OpenActive starter code for data scientists

OpenActive provides guides, tools and standards for publishing open data about opportunities to take part in sports and physical activities. The initiative’s mission is to foster a data ecosystem that ultimately makes it easier for more people to find and book activities, helping more people to get active.

In terms of the nuts and bolts, OpenActive essentially provides recipes for how data should be published, but does not publish any data itself. This is a decentralised system, which has the benefit of distributed ownership and maintenance of the data that belongs to each individual publishing organisation. Each of the distributed locations releases data via a system referred to as Real-time Paged Data Exchange (RPDE). In essence, this is like how results are typically returned from a search engine, which are split over multiple pages. In order to be sure you have all the data for a certain query, you must visit each page one-by-one, and there could be information further down the list that supersedes information higher up the list. Because of the decentralised nature of the infrastructure there is no central point of query, either for a human via a web browser or for a machine via an API.

While all these details become well known to OpenActive developers over time, getting started can be a challenge. Those looking to get data for building apps or doing analysis have a number of hurdles to jump before they can begin to work on their main goal. In order to address this issue, we have now developed code in the Python and R languages that supports the basic essential tasks for data identification and retrieval. These languages are particularly popular among data scientists, and so these codes are good for typical data analysis needs out-of-the-box. Their simplified and compact structure should be readable for those wishing to develop in other languages too, and so they help to support the logical understanding needed to make something else from scratch.

Both Python and R codes assume that the user has some familiarity with those languages, but otherwise assume little to no in-depth understanding about OpenActive data itself. They both have readme files that walk users through the main steps, illustrating the inputs, outputs and logic along the way. The codes are both based around two central pillars: firstly gathering the locations of the decentralised data feeds, and secondly gathering all the data from a specified feed.

The Python code is offered as a package that can be installed via the pip or conda package managers, which are well-known to Python users. This package contains a set of modular functions, allowing users to get their own list of feeds, to then read a particular feed, and to then do some basic analysis checks on top of that output. Also, there is a standalone Python Streamlit app which uses the package to show how this process can be cooked up in practice.

The R code is presented as a simple tutorial that walks through the process of collecting and displaying OpenActive data, explaining some of the data structures along the way.

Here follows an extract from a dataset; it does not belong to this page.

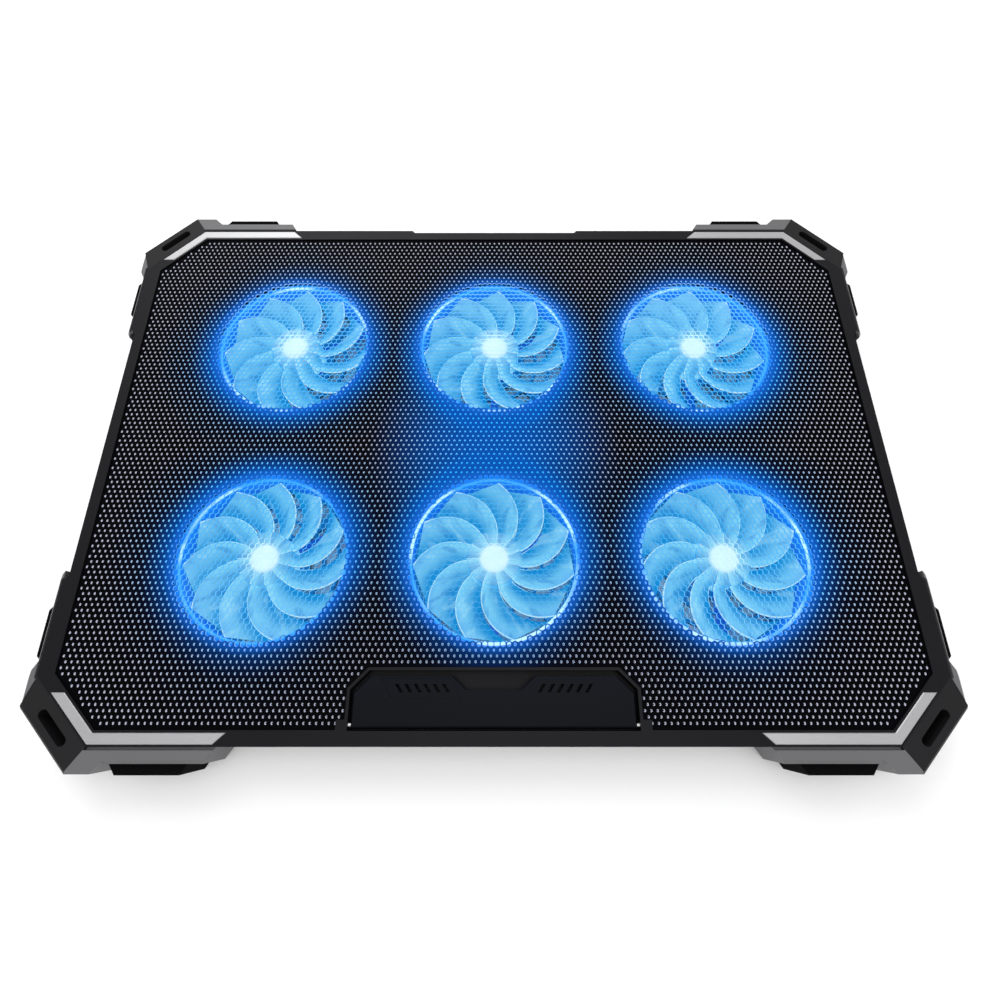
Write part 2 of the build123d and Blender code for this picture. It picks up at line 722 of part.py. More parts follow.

Copy the code into R — we recommend using R Studio — and follow along.

With these codes, OpenActive newcomers now have a better entry point and springboard to get started quicker than ever before. The codes and documentation are relatively compact and lightweight, containing the essential elements you need to make an activity finder app, or to analyse the wealth of OpenActive data out there. So if you’re partial to a bit of code and want to get stuck in, then grab a coffee, grab the code and enjoy.